_Problem to work on_: From the line with "0.02, 0.015), 0.5)" to the line with "zip(*points))), Vector(map(max, zip(*points)))", both lines included, set down exactly those lines, please, and no others.

....

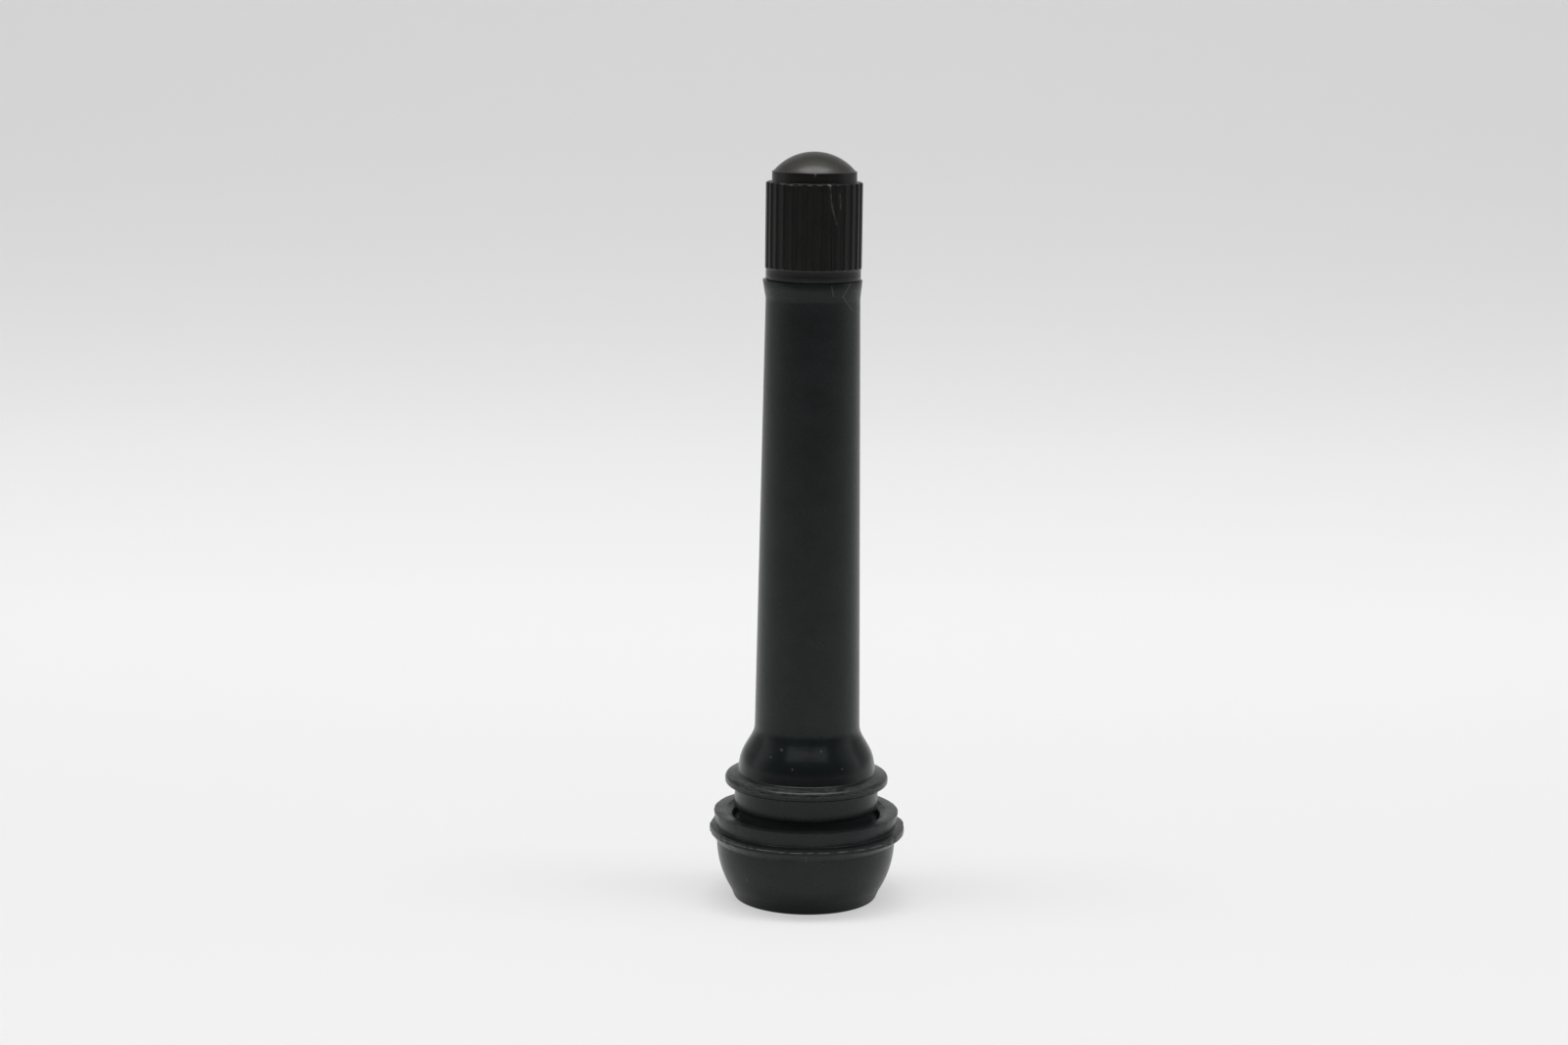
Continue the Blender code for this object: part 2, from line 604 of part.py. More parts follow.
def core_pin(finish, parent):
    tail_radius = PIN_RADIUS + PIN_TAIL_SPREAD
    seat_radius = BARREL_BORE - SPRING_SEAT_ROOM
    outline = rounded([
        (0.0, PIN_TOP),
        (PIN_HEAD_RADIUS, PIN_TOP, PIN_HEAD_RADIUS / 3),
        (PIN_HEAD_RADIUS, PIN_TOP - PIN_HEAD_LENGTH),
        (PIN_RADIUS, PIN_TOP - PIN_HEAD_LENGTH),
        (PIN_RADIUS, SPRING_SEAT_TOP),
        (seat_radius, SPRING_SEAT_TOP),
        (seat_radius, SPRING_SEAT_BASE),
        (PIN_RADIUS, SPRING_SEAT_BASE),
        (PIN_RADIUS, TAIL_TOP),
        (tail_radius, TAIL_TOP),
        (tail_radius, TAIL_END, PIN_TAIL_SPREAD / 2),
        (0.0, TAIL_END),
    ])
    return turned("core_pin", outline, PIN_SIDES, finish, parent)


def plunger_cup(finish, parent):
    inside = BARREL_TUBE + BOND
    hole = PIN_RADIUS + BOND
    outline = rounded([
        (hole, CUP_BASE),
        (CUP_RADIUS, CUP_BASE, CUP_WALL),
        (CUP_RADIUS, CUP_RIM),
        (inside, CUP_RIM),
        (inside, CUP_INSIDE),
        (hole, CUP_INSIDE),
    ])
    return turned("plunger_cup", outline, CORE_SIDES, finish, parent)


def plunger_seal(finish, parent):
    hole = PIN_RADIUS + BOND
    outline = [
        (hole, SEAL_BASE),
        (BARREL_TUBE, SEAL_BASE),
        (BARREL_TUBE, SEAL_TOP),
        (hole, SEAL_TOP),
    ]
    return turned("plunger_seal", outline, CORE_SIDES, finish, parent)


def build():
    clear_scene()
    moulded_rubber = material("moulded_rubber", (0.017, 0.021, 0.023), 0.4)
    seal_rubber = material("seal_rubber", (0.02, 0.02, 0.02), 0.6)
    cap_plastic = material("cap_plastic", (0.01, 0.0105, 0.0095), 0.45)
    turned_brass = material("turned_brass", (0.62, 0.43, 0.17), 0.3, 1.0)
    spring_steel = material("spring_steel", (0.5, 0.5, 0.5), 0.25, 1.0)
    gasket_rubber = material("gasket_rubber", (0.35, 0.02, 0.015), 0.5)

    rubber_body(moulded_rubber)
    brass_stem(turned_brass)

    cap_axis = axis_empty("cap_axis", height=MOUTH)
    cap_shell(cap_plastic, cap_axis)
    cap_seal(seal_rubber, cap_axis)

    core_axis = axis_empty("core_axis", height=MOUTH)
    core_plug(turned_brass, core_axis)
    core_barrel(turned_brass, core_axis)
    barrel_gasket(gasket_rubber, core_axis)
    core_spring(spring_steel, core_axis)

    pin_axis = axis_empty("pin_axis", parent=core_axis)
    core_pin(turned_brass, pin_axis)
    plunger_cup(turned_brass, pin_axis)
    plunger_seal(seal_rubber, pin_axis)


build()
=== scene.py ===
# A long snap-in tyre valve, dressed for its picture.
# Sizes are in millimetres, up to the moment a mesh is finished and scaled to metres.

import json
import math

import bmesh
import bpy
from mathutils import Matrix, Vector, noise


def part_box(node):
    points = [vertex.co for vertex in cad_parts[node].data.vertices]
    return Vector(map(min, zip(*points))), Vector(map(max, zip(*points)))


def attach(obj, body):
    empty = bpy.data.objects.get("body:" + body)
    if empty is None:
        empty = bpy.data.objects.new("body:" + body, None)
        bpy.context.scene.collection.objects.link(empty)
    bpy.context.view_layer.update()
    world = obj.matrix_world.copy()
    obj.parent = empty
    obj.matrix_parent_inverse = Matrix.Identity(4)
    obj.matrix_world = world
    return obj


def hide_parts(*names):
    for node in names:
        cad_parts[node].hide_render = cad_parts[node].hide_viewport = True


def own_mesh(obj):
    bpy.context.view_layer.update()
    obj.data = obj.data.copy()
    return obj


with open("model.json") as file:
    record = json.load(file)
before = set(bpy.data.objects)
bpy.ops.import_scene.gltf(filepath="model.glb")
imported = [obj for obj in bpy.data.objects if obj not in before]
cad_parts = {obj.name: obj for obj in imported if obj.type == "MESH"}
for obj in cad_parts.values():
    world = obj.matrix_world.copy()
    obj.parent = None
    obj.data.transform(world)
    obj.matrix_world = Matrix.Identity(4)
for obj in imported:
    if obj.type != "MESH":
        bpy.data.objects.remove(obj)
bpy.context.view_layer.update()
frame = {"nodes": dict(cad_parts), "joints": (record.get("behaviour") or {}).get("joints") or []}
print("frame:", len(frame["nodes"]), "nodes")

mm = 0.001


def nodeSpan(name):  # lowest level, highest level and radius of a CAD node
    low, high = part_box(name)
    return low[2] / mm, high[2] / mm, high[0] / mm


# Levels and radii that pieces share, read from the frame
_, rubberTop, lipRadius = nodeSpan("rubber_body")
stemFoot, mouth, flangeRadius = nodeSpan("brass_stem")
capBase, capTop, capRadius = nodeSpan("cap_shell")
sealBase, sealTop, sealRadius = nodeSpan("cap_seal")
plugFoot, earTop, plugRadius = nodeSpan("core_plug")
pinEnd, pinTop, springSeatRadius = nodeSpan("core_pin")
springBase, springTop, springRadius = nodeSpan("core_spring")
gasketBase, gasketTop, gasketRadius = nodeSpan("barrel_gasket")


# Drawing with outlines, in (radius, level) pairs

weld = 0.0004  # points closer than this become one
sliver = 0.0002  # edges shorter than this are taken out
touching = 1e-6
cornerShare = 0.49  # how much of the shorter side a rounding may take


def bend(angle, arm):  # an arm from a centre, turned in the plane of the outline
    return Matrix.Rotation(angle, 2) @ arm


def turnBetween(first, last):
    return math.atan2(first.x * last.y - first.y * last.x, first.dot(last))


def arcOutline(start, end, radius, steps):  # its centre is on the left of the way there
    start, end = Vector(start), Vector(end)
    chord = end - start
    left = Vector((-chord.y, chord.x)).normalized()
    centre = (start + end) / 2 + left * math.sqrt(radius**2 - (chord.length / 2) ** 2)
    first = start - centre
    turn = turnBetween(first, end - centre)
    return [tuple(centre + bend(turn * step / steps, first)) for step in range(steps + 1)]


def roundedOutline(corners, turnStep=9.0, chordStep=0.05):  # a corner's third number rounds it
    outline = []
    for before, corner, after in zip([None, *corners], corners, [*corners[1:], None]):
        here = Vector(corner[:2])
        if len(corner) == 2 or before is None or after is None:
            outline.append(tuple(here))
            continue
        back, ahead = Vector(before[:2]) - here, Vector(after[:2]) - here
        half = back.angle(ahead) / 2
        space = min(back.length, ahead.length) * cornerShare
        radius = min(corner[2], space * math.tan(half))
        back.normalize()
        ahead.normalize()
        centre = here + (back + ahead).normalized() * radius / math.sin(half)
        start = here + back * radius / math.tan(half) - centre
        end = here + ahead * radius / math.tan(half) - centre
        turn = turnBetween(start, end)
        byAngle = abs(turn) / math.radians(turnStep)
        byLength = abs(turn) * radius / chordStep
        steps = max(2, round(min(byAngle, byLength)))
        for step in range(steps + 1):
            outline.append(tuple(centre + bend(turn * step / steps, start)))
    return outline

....

_Answer_:
    gasket_rubber = material("gasket_rubber", (0.35, 0.02, 0.015), 0.5)

    rubber_body(moulded_rubber)
    brass_stem(turned_brass)

    cap_axis = axis_empty("cap_axis", height=MOUTH)
    cap_shell(cap_plastic, cap_axis)
    cap_seal(seal_rubber, cap_axis)

    core_axis = axis_empty("core_axis", height=MOUTH)
    core_plug(turned_brass, core_axis)
    core_barrel(turned_brass, core_axis)
    barrel_gasket(gasket_rubber, core_axis)
    core_spring(spring_steel, core_axis)

    pin_axis = axis_empty("pin_axis", parent=core_axis)
    core_pin(turned_brass, pin_axis)
    plunger_cup(turned_brass, pin_axis)
    plunger_seal(seal_rubber, pin_axis)


build()
=== scene.py ===
# A long snap-in tyre valve, dressed for its picture.
# Sizes are in millimetres, up to the moment a mesh is finished and scaled to metres.

import json
import math

import bmesh
import bpy
from mathutils import Matrix, Vector, noise


def part_box(node):
    points = [vertex.co for vertex in cad_parts[node].data.vertices]
    return Vector(map(min, zip(*points))), Vector(map(max, zip(*points)))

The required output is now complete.